Most side-hustle advice was written by people who no longer have a day job. This schedule was built for two-hour days. It will not make you rich in 90 days — but it will make your side hustle sustainable, which is the only version that eventually replaces the income from the day job.
The two non-negotiables
Before building a schedule, establish two rules you will not break: a sleep floor and a rest day. The sleep floor is the minimum hours of sleep you need to function. The rest day is one full day per week where you do no side-hustle work. Without these, the schedule collapses within four to six weeks.
The 11-hour weekly template
- Monday/Wednesday evenings: 90 minutes each of focused work (3 hours total). These are your primary build sessions.
- Tuesday/Thursday evenings: 45 minutes each of admin — email, invoicing, scheduling (1.5 hours total).
- Saturday morning: 3 hours of your best weekly block. Use this for your hardest creative or strategic work.

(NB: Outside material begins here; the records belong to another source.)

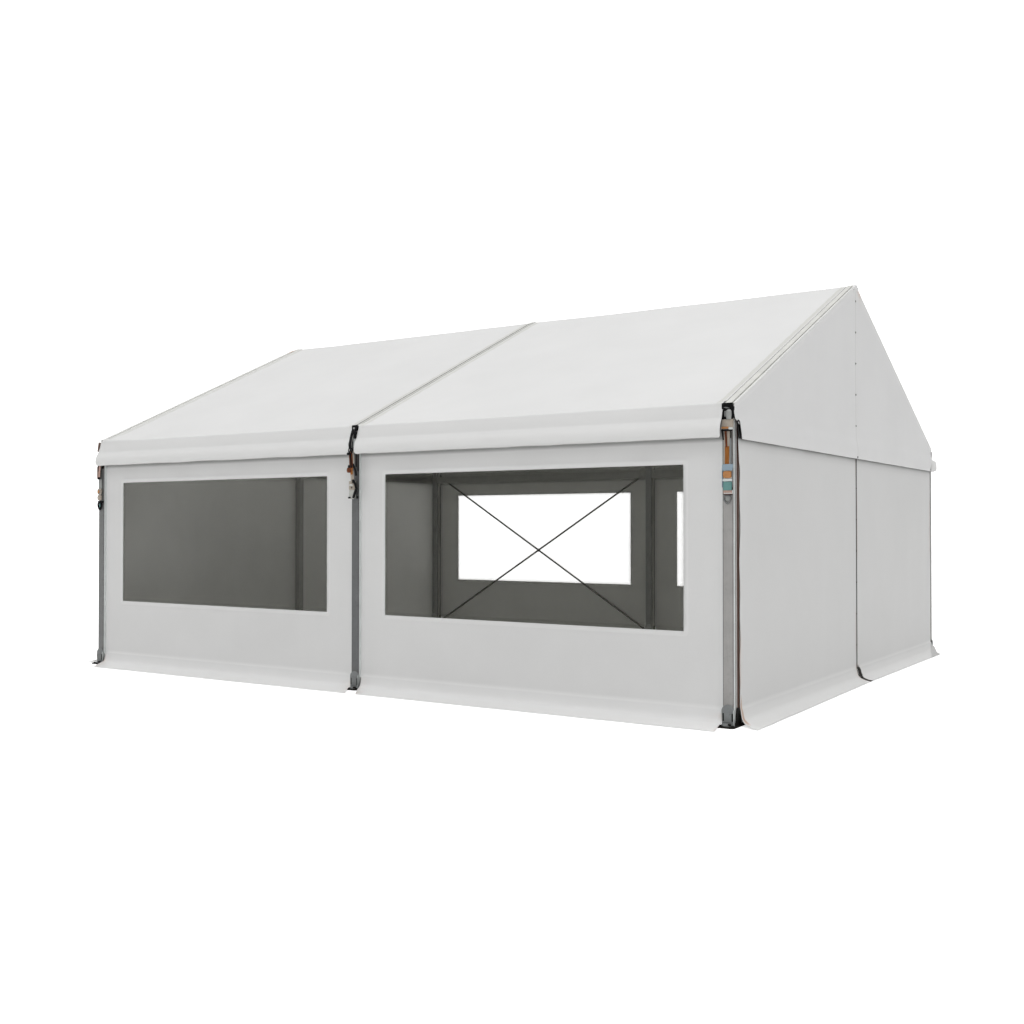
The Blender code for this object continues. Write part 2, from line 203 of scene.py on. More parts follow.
def makeFloor():
    # a wide pale square, lifted to white where the camera sees it
    half = ground["size"] / 2
    mesh = bpy.data.meshes.new("floor")
    mesh.from_pydata(
        [(-half, -half, 0), (half, -half, 0), (half, half, 0), (-half, half, 0)], [], [(0, 1, 2, 3)]
    )
    floor = bpy.data.objects.new("floor", mesh)
    bpy.context.scene.collection.objects.link(floor)
    pale, tree, shader = newMaterial("paleFloor", Roughness=0.9, Specular_IOR_Level=0.0)
    shader["Base Color"].default_value = (*ground["colour"], 1.0)
    shader["Emission Color"].default_value = (1.0, 1.0, 1.0, 1.0)
    seen = tree.nodes.new("ShaderNodeLightPath").outputs["Is Camera Ray"]
    tree.links.new(mathNode(tree, "MULTIPLY", seen, ground["lift"]), shader["Emission Strength"])
    mesh.materials.append(pale)


makeCamera()
makeSky()
makeFloor()
bpy.context.scene.view_settings.view_transform = "Standard"
print("camera, sky and floor made")

# Effects

def makeClothGrain():
    # fine crossed threads under a coating, broad mottling, and long faint rubs
    tree, given, out = newGroup(
        "clothGrain",
        [("Colour", "Color", (0.8, 0.8, 0.8, 1)), ("Mottle", "Float", 0.05), ("Rough", "Float", 0.5)],
        [("Colour", "Color"), ("Roughness", "Float"), ("Height", "Float")],
    )
    spot = tree.nodes.new("ShaderNodeTexCoord").outputs["Object"]
    split = tree.nodes.new("ShaderNodeSeparateXYZ")
    tree.links.new(spot, split.inputs[0])
    threads = [
        mathNode(tree, "SINE", mathNode(tree, "MULTIPLY", split.outputs[axis], 900.0)) for axis in (0, 1, 2)
    ]
    weave = mathNode(tree, "MULTIPLY", mathNode(tree, "MULTIPLY", threads[0], threads[1]), threads[2])
    broad = noiseNode(tree, spot, 1.4, 4.0, 0.55)
    rubs = noiseNode(tree, spot, 2.2, 5.0, 0.6, (1.0, 1.0, 0.35))
    fine = noiseNode(tree, spot, 55.0, 4.0, 0.6)
    tone = mathNode(
        tree, "ADD", mathNode(tree, "MULTIPLY", broad, 0.55), mathNode(tree, "MULTIPLY", rubs, 0.30)
    )
    tone = mathNode(tree, "ADD", tone, mathNode(tree, "MULTIPLY", fine, 0.15))
    depth = mathNode(tree, "MULTIPLY", given["Mottle"], 4.0)
    swing = mathNode(tree, "MULTIPLY", mathNode(tree, "SUBTRACT", tone, 0.5), depth)
    tree.links.new(scaleNode(tree, given["Colour"], mathNode(tree, "ADD", swing, 1.0)), out["Colour"])
    tree.links.new(mathNode(tree, "MULTIPLY_ADD", swing, 0.6, given["Rough"]), out["Roughness"])
    height = mathNode(tree, "MULTIPLY_ADD", weave, 0.12, mathNode(tree, "MULTIPLY", rubs, 0.8))
    tree.links.new(height, out["Height"])
    return tree


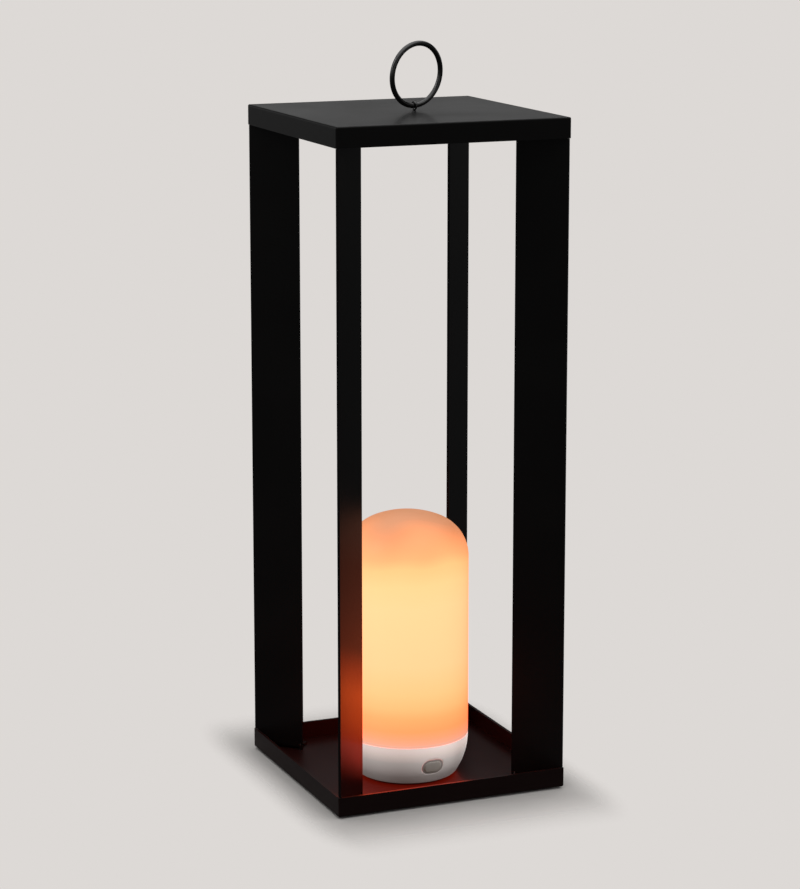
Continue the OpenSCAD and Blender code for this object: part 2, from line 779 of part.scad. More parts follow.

- Sunday: Off. Completely off.
- Scattered micro-sessions: Commute time, lunch breaks — 2.5 hours per week in 15–20 minute blocks for reading and research.
Protect the Saturday morning
Three uninterrupted hours of deep work without the week's fatigue is often more productive than the combined Monday–Thursday sessions. Guard it aggressively.
Avoiding the burnout spiral
The burnout spiral: a good week produces momentum, so you add extra hours; the extra hours erode your sleep and rest day; you produce worse work; you feel guilty and add more hours to catch up; within six weeks you are ready to quit. The antidote is the cap. Cap your side-hustle hours at 15 even in your best weeks.
Frequently asked questions
What if my job has variable hours?
Anchor your schedule to fixed triggers — not clock times. "90 minutes after dinner" is more portable than "7pm" when your arrival time shifts.
Is 11 hours enough to actually make money?
Yes — especially if those hours are focused. Many people earn their first $1,000 online working fewer than 10 hours a week.